The beneficiaries of this moral upheaval are easy to identify. Those who position themselves as interpreters of the new creed — diversity consultants, activists, media commentators, and bureaucrats — have built careers and institutions upon it. Entire industries now depend on the maintenance of moral panic: corporate diversity, equity, and inclusion offices; “bias response” teams on campuses; HR departments that function as moral police. They claim to pursue justice, but the practical rewards are power, prestige, and profit.
Beyond economics, the real prize is cultural dominance. When reformers control the definition of virtue, they control the boundaries of speech, thought, and public life. They decide which opinions are “harmful,” which historical figures are remembered, and which words are banned. Their rule is not political in the traditional sense; it is moral, and therefore total. To oppose it is not simply to be wrong — it is to be wicked.
I think the pace of this transformation is historically unprecedented. In earlier eras, moral revolutions unfolded over generations. Today, social media can reset a culture’s conscience in a few years. Institutions capitulate instantly, terrified of moral isolation. But the rapid destruction of inherited moral frameworks leaves a vacuum that no new code can easily fill. When shared values collapse, moral fragmentation follows. The resulting confusion is not progress but chaos, governed by outrage and fear.
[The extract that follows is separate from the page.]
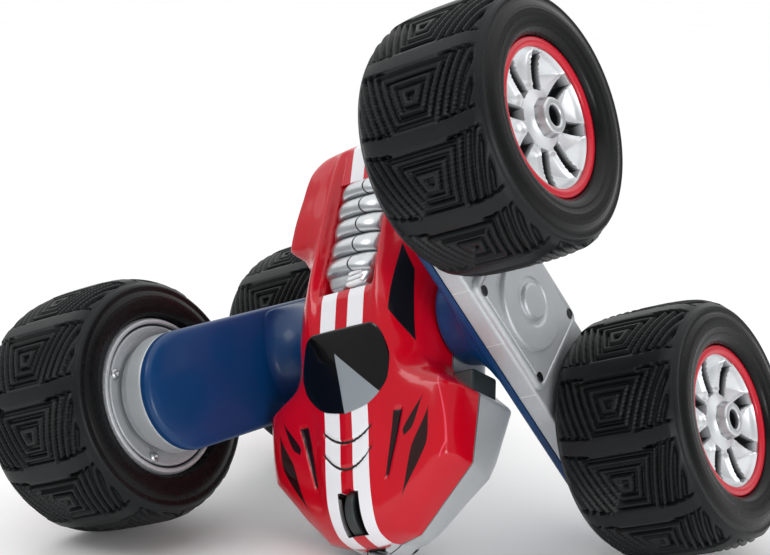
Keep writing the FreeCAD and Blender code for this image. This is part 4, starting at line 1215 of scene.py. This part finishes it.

A civilization cannot endure without a stable moral center. When guilt is mistaken for virtue and grievance for justice, society becomes performative rather than principled. The rituals of confession and redemption — once the domain of religion — are now political, and their theology is resentment. The new moral architects are not building a freer society; they are constructing one that is compliant, sentimental, and self-loathing.
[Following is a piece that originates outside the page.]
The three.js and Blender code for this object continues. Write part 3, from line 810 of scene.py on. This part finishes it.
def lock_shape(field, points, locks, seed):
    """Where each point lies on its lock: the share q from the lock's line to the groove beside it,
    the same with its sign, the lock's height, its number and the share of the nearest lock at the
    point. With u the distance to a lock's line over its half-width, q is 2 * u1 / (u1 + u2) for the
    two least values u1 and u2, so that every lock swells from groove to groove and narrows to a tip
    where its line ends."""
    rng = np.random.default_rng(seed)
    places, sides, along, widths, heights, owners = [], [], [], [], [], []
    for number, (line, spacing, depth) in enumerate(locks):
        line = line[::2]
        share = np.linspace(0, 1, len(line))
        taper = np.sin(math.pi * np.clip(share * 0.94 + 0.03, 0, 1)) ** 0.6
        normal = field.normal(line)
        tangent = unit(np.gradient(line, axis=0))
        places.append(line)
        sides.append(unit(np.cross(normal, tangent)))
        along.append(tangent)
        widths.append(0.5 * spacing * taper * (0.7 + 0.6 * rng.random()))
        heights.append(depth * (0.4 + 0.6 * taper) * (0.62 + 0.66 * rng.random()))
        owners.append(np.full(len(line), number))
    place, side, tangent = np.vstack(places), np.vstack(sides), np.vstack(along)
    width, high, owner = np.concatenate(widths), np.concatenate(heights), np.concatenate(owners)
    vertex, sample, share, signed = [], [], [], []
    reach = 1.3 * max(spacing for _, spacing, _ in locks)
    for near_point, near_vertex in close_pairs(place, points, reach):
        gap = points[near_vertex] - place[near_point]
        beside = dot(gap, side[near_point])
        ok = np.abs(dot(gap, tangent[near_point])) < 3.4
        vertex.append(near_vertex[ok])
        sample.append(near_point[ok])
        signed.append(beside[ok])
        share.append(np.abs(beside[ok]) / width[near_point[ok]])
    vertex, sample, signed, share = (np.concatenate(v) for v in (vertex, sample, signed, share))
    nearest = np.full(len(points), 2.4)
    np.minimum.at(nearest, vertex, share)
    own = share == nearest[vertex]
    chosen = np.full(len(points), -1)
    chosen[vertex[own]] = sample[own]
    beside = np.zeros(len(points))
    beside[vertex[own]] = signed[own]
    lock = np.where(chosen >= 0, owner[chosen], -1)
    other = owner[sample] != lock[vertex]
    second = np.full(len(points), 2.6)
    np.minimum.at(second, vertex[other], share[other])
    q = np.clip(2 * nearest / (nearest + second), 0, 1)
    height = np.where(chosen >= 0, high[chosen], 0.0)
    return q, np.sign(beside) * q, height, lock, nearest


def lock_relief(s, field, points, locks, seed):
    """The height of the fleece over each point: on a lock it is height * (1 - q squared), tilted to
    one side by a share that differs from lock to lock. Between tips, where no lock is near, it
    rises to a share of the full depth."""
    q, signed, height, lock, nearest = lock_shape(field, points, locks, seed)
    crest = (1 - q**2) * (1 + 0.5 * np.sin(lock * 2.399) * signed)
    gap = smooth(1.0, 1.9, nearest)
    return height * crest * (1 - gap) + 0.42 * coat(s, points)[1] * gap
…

The struggle over mores, then, is not a secondary culture war — it is the defining political struggle of our time. The question is no longer who makes the laws but who defines what is moral. Those who control that definition control everything else. And at present, they are busy remaking the conscience of the nation.
It’s not hard to see that conservatives and Christians are trying to hold the line against an axis of progressive, collectivist, and anti-religious forces that are actively working to destroy the “old order.” The problem is that Western Civilization sits on the foundation of that “old order.” What comes after, they have no idea.